* [AIM]: Find each line holding "bodies" and copy it out.
[start]
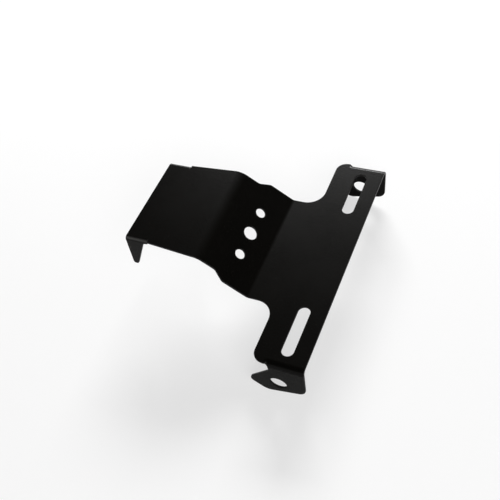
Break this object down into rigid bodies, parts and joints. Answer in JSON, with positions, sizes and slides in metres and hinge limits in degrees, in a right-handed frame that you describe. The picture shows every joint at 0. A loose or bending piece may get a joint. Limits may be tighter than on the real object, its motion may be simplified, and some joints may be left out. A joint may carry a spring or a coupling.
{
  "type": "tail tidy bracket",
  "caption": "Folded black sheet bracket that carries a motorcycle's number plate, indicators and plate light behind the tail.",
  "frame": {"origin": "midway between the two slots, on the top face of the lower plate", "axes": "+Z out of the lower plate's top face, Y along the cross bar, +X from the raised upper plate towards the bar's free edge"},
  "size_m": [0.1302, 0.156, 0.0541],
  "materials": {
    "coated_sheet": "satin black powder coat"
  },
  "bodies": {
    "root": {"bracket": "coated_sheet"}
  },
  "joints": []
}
[end]
[start]
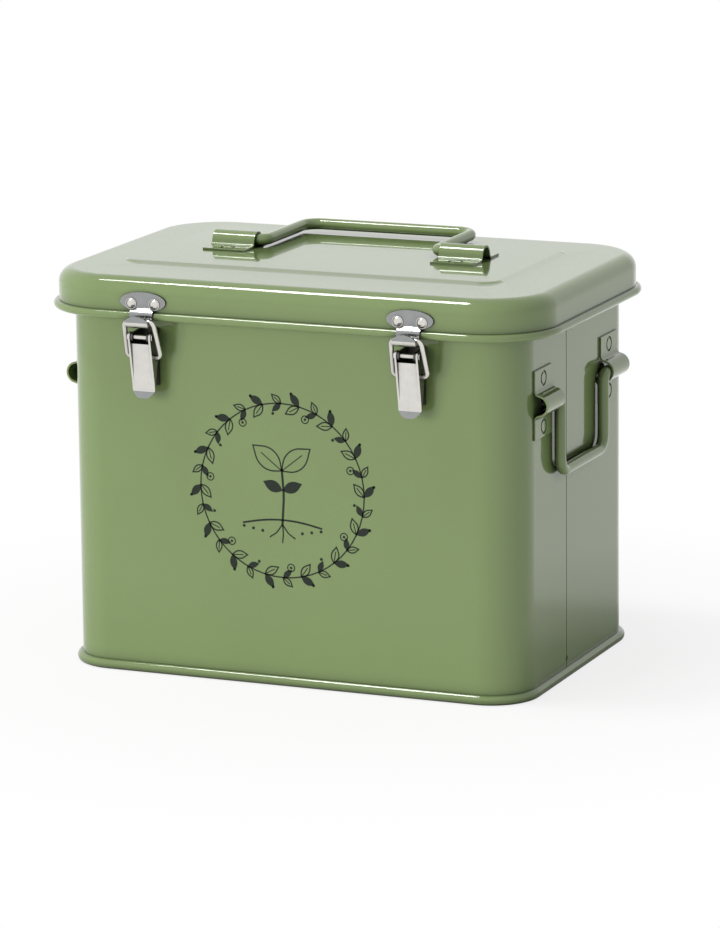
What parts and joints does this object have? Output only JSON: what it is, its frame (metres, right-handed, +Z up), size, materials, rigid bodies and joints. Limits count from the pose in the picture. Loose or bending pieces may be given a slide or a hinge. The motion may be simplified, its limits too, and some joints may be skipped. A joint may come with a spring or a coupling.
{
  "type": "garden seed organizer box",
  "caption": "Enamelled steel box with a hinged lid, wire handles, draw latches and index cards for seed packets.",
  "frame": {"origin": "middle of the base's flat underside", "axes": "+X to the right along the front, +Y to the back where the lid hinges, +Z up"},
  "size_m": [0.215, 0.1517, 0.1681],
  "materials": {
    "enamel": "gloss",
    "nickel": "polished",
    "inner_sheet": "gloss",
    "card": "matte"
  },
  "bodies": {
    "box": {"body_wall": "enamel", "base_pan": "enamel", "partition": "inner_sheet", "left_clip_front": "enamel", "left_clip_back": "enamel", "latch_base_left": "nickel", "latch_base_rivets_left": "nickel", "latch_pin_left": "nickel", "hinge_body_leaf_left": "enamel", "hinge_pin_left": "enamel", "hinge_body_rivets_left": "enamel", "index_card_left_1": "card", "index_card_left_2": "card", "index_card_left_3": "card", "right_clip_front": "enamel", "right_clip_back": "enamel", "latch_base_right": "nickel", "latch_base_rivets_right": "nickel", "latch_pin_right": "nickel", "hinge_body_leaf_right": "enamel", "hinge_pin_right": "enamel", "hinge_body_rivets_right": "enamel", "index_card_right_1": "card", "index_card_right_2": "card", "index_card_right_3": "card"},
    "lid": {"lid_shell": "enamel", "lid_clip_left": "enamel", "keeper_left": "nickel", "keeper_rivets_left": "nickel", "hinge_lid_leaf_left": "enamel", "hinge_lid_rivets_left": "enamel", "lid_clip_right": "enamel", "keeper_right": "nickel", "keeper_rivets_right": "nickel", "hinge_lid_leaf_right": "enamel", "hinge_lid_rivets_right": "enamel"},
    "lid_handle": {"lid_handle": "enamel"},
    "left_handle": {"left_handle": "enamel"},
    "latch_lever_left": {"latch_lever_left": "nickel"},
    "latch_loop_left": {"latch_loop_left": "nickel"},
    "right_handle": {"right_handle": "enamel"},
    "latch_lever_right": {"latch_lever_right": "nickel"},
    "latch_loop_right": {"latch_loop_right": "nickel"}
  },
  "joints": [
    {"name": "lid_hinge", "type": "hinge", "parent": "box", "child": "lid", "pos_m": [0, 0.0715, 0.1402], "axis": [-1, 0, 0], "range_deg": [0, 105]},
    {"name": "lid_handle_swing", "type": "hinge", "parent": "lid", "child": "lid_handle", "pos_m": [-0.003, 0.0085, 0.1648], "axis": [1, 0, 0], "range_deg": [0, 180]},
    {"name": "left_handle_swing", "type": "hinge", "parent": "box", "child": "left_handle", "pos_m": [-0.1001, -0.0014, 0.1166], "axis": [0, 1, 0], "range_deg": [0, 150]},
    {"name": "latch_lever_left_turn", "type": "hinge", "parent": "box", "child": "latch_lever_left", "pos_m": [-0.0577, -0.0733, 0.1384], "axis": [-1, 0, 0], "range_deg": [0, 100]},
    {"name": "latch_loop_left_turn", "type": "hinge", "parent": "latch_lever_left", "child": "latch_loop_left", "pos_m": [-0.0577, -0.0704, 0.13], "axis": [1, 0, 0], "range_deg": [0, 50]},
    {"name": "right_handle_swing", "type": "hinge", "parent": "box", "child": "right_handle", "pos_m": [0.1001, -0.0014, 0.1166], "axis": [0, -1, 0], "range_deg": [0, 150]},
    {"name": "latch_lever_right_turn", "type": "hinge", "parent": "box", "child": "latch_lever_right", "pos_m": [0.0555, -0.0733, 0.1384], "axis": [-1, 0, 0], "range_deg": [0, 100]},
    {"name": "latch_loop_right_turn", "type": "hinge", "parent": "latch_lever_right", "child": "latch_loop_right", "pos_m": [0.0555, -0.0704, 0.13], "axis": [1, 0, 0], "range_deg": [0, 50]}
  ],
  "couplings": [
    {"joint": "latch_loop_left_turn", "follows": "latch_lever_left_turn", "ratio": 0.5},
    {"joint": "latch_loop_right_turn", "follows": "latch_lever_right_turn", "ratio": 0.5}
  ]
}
[end]
* [CORRECT RESPONSE]:
Break this object down into rigid bodies, parts and joints. Answer in JSON, with positions, sizes and slides in metres and hinge limits in degrees, in a right-handed frame that you describe. The picture shows every joint at 0. A loose or bending piece may get a joint. Limits may be tighter than on the real object, its motion may be simplified, and some joints may be left out. A joint may carry a spring or a coupling.
  "bodies": {
What parts and joints does this object have? Output only JSON: what it is, its frame (metres, right-handed, +Z up), size, materials, rigid bodies and joints. Limits count from the pose in the picture. Loose or bending pieces may be given a slide or a hinge. The motion may be simplified, its limits too, and some joints may be skipped. A joint may come with a spring or a coupling.
  "bodies": {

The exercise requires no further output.